We saw the MC today. When asked how things were going, she said things were going great, she's noticed a genuine change in me, she's 100 percent committed to reconciliation and can't imagine life without me. She mentioned all the increased affection, conversation, attention and SF and how she loves every minute of it.

Keenly, the MC asked a good question which I was surprised that she had the foresight to ask. Who initiates all of this (affection, SF, etc)? And my wife admitted it was me and she mostly just "reciprocates".

Funny that she used that word because that is exactly what I feel. She's just "reciprocating". Whereas I am spontaneously expressing the feelings within me every time I show her affection, she is just "reciprocating".

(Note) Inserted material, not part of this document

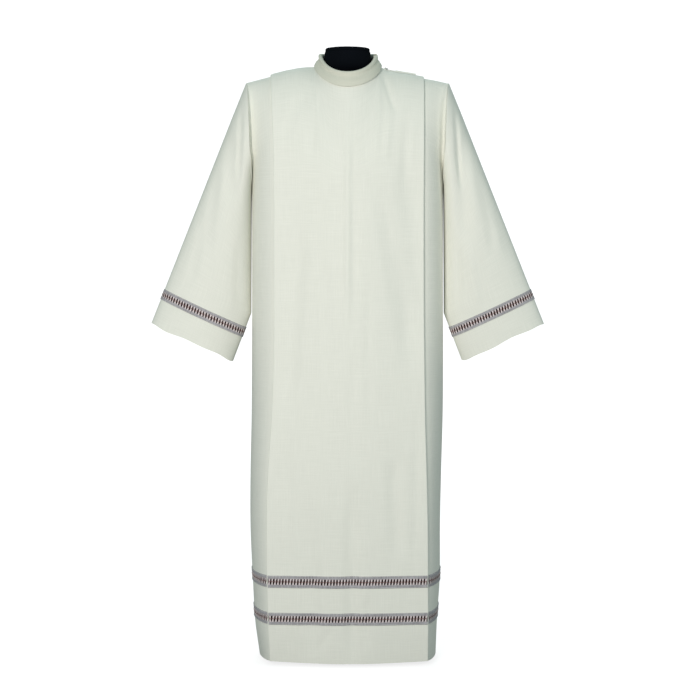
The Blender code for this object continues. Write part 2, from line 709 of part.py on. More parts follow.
def make_lofted(name, rings, material, cap_first=True, cap_last=True):
    """A closed solid through rings of points, in order, with its first and last rings filled."""
    mesh = bpy.data.meshes.new(name)
    build = bmesh.new()
    made = [[build.verts.new(point) for point in ring] for ring in rings]
    for low, high in zip(made, made[1:]):
        count = len(low)
        for step in range(count):
            after = (step + 1) % count
            build.faces.new((low[step], low[after], high[after], high[step]))
    if cap_first:
        build.faces.new(made[0][::-1])
    if cap_last:
        build.faces.new(made[-1])
    return finish_mesh(name, mesh, build, material)


def make_form(materials):
    black = materials["black_form"]
    outside = [oval(w, d, z, FORM_SIDES, y) for z, w, d, y in FORM_ROWS]
    inside = []
    for index, (z, w, d, y) in enumerate(FORM_ROWS):
        low = FORM_ROWS[max(index - 1, 0)]
        high = FORM_ROWS[min(index + 1, len(FORM_ROWS) - 1)]
        slope = math.hypot(high[0] - low[0], high[1] - low[1])
        sideways = (high[0] - low[0]) / slope
        down = min((low[1] - high[1]) / slope, 1.0)
        if index == 0:
            inside.append(oval(w - SHELL, d - SHELL, z, FORM_SIDES, y))
        elif index < len(FORM_ROWS) - 1:
            narrow = w - SHELL * max(sideways, 0.35)
            inside.append(oval(narrow, d - SHELL, z - SHELL * max(down, 0.0), FORM_SIDES, y))
        else:
            inside.append(oval(w - SHELL, d - SHELL, z - SHELL, FORM_SIDES, y))
    make_lofted("form_body", outside[::-1] + inside, black)

    z, w, d, y = FORM_ROWS[-1]
    low = z + SEAM
    cap = tuple(
        oval(w - inset, d - inset, low + up, NECK_SIDES, y)
        for inset, up in (
            (CAP_INSET, 0.0),
            (CAP_INSET, CAP_HEIGHT - CAP_ROUND),
            (CAP_INSET + CAP_ROUND * 0.3, CAP_HEIGHT - CAP_ROUND * 0.3),
            (CAP_INSET + CAP_ROUND, CAP_HEIGHT),
        )
    )
    make_lofted("form_cap", cap, black)

    foot = BASE_HEIGHT + SEAM
    head = z - SHELL - SEAM
    pole = (oval(POLE_RADIUS, POLE_RADIUS, foot, 20), oval(POLE_RADIUS, POLE_RADIUS, head, 20))
    make_lofted("form_pole", pole, materials["dark_steel"])

    plate = (
        oval(BASE_HALF_WIDTH, BASE_HALF_DEPTH, 0.0, BASE_SIDES),
        oval(BASE_HALF_WIDTH, BASE_HALF_DEPTH, BASE_HEIGHT - BASE_BEVEL, BASE_SIDES),
        oval(BASE_HALF_WIDTH - BASE_BEVEL, BASE_HALF_DEPTH - BASE_BEVEL, BASE_HEIGHT, BASE_SIDES),
    )
    make_lofted("form_base", plate, materials["dark_steel"])


def main():
    clear_scene()
    materials = make_materials()
    cloth = materials["ivory_cloth"]
    trim = materials["grey_trim"]
    panels = (make_panel("front", -1, cloth), make_panel("back", 1, cloth))
    make_skirt_trims(panels, trim)
    for hand, word in ((-1, "left"), (1, "right")):
        make_sleeve(hand, word, cloth, trim)
    make_collar(cloth)
    make_zip(panels, materials)
    make_form(materials)


main()
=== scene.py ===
import math

import bmesh
import bpy
import numpy as np
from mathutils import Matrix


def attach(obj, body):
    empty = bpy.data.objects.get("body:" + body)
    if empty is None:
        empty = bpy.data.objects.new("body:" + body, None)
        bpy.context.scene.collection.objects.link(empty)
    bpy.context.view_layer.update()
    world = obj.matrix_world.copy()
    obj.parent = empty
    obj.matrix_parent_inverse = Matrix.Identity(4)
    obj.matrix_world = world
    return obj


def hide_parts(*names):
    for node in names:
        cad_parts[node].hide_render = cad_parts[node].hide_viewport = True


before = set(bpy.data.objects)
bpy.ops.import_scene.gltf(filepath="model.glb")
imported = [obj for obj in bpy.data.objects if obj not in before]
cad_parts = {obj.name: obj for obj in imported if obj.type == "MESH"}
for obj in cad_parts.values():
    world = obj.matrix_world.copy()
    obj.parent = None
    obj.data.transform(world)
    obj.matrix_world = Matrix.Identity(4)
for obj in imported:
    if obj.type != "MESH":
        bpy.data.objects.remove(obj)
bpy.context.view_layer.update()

# Cream alb with ladder trim on a black dress form. Metres, +Z up, the front toward -Y.
# face is -1 in front and 1 behind, hand is -1 on the photo's left and 1 on its right.

cloth = {"wall": 0.0018, "seam": 0.0003, "leastBend": 0.62, "sharpTurn": 50, "threadSharpTurn": 60}
nearly = 1e-6

body = {
    "armpit": 1.17,
    "columns": ("z", "sideLeft", "sideRight", "foldLeft", "foldRight", "foldDepth", "centreDepth"),
    "rows": np.array((
        (0.008, 0.219, 0.219, 0.1880, 0.1950, 0.128, 0.146),
        (0.102, 0.231, 0.223, 0.1925, 0.1955, 0.132, 0.146),
        (0.131, 0.2325, 0.225, 0.1930, 0.1955, 0.132, 0.146),
        (0.192, 0.2355, 0.229, 0.1945, 0.1950, 0.132, 0.146),
        (0.2213, 0.237, 0.2295, 0.1950, 0.1950, 0.132, 0.146),
        (0.32, 0.241, 0.2295, 0.1960, 0.1945, 0.131, 0.146),
        (0.45, 0.241, 0.232, 0.1935, 0.1920, 0.128, 0.146),
        (0.60, 0.238, 0.236, 0.1840, 0.1880, 0.124, 0.145),
        (0.76, 0.2368, 0.2368, 0.1785, 0.1860, 0.120, 0.144),
        (0.92, 0.2362, 0.2362, 0.1780, 0.1855, 0.117, 0.143),
        (1.06, 0.236, 0.236, 0.1780, 0.1850, 0.115, 0.141),
        (1.17, 0.236, 0.236, 0.1785, 0.1850, 0.111, 0.138),
    )),
    "skirtRows": 150,
    "yokeRows": 44,
    "roundShare": 0.6,
    "roundPower": 2.2,
    "girthRow": 60,
}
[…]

I pointed out that I don't want "reciprocation". Some of that anger that you said I'd experience crept out. It was directed at OM, though, not my wife. I went off on a "F" bomb filled rant about the OM and how I don't care about his feelings (in regards to exposure).

I pointed out all of the above in your last post Melody. I refused to let this be swept under the rug without committing to a plan of recovery. I repeatedly listed the extraordinary precautions that I want her to agree upon. She, and the MC, agreed on them.

She's still angry about the exposure process. Still some fogbabble coming out in regards to me shaming and embarassing her. I offered no apologies and pointed out that HER ACTIONS are what shamed and embarassed her, not me telling people about her actions.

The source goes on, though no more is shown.